As part of Florida Gov. Ron DeSantis’s long-standing effort to eliminate what he calls “woke ideology” from higher education, more than half of the book’s original content has been removed, dwindling it down from 669 pages to 267, reports the Orlando Sentinel.

These changes involve eliminating four entire chapters, including one on race and ethnicity and another on the government-sanctioned genocide of Native Americans, while some new material has been added. In the original book, which was a free, “open” textbook written by 13 contributing authors from colleges across the country, the term “racism” appeared 115 times. However, it is only mentioned six times in the new version, according to the faculty union.
During the webinar, one instructor pointed out multiple typos throughout the text, which they said show how quickly it was compiled and distributed without proper review. If taking the time to use a simple tool like spell check was not prioritized, what are we to think of how thoroughly this new text was fact-checked, if it was at all? The addition of “new material” is particularly concerning with respect to truth and transparency.
Professors said they were told by university administrators that the textbook was cut to comply with a 2023 state law prohibiting general education college courses that “distort significant historical events or include a curriculum that teaches identity politics.”

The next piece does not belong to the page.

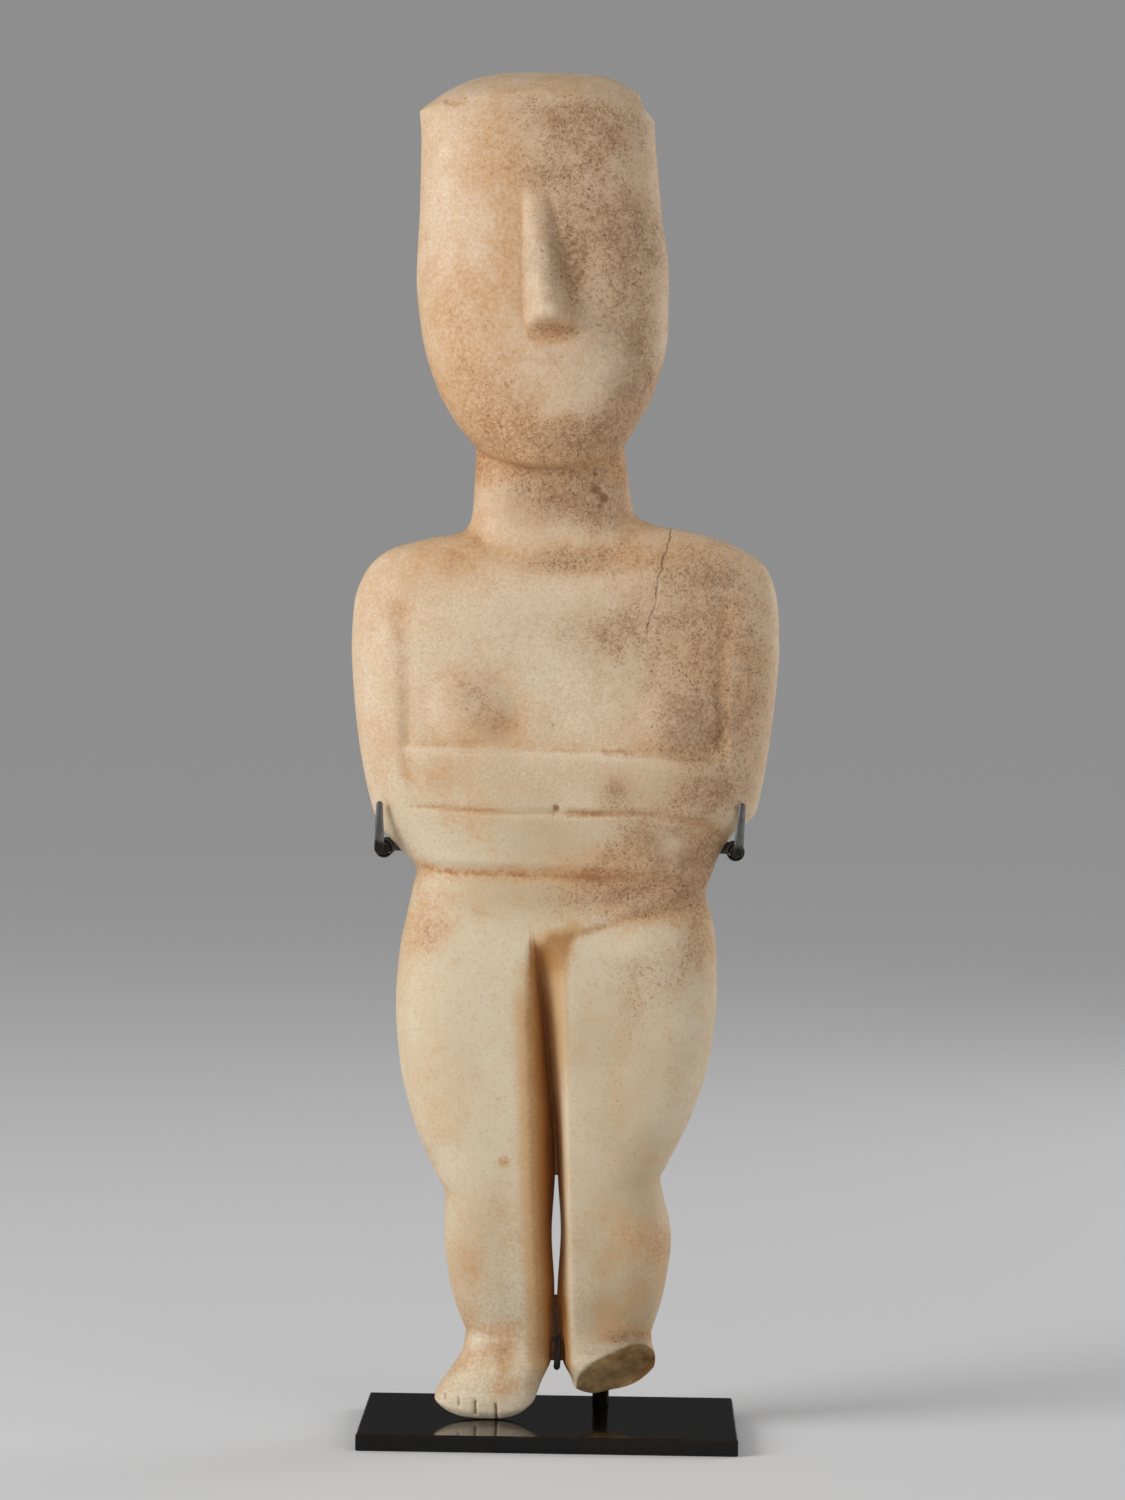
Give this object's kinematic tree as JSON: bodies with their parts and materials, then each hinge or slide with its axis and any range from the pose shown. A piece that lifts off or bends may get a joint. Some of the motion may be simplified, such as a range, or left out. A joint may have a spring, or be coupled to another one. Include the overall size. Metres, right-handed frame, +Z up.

The same law also prompted state agencies that oversee colleges and universities to remove Introductory Sociology from Florida’s core course list altogether in 2024. Students can still take the class, but it will not fulfill their general education requirements because, according to DeSantis, sociology is “highly ideological” and “not the type of academic rigor that we’re looking for.”
“This textbook serves the ideological interests of the Florida state government over the value of the intellectual contributions of sociologists in our field,” said Evan Lauteria, an assistant instructional professor at UF, according to The Gainesville Sun. “Presenting this text as representative of our discipline effectively erases our field’s capacity to address social problems and sets a dangerous precedent for the state to impose its own definition of science well beyond sociology.”
Examples of the social problems the state wants to silence with the new version of the book include the killing of Trayvon Martin and the Black Lives Matter movement, both of which were removed despite existing in the previous text.
Similarly, Shirley Chisholm, the history-making American politician who became the first Black woman to be elected to the United States Congress in 1968, also got an update in the latest version of the textbook. “They reduced Shirley Chisholm, a trailblazer who broke barriers for every Black woman who came after her, to a single footnote,” wrote Ben Crump on his Instagram, leading many users to sound off in the comments.
“As a Florida mom of now adults who went through the Florida college system years ago, the advice I give to other Florida parents is not to send your kids to college in this state and if you can, move out altogether,” wrote Rita Burdo.
“How could this be done without the authors’ permission?” asked Max Wilson.
“This is why we must teach our children their history at home,” commented Morgann Royster.
But it was Lauren Wampler Gunhus who summed it up best, keeping it quick and not-so-cute, she wrote: “F–king Florida.”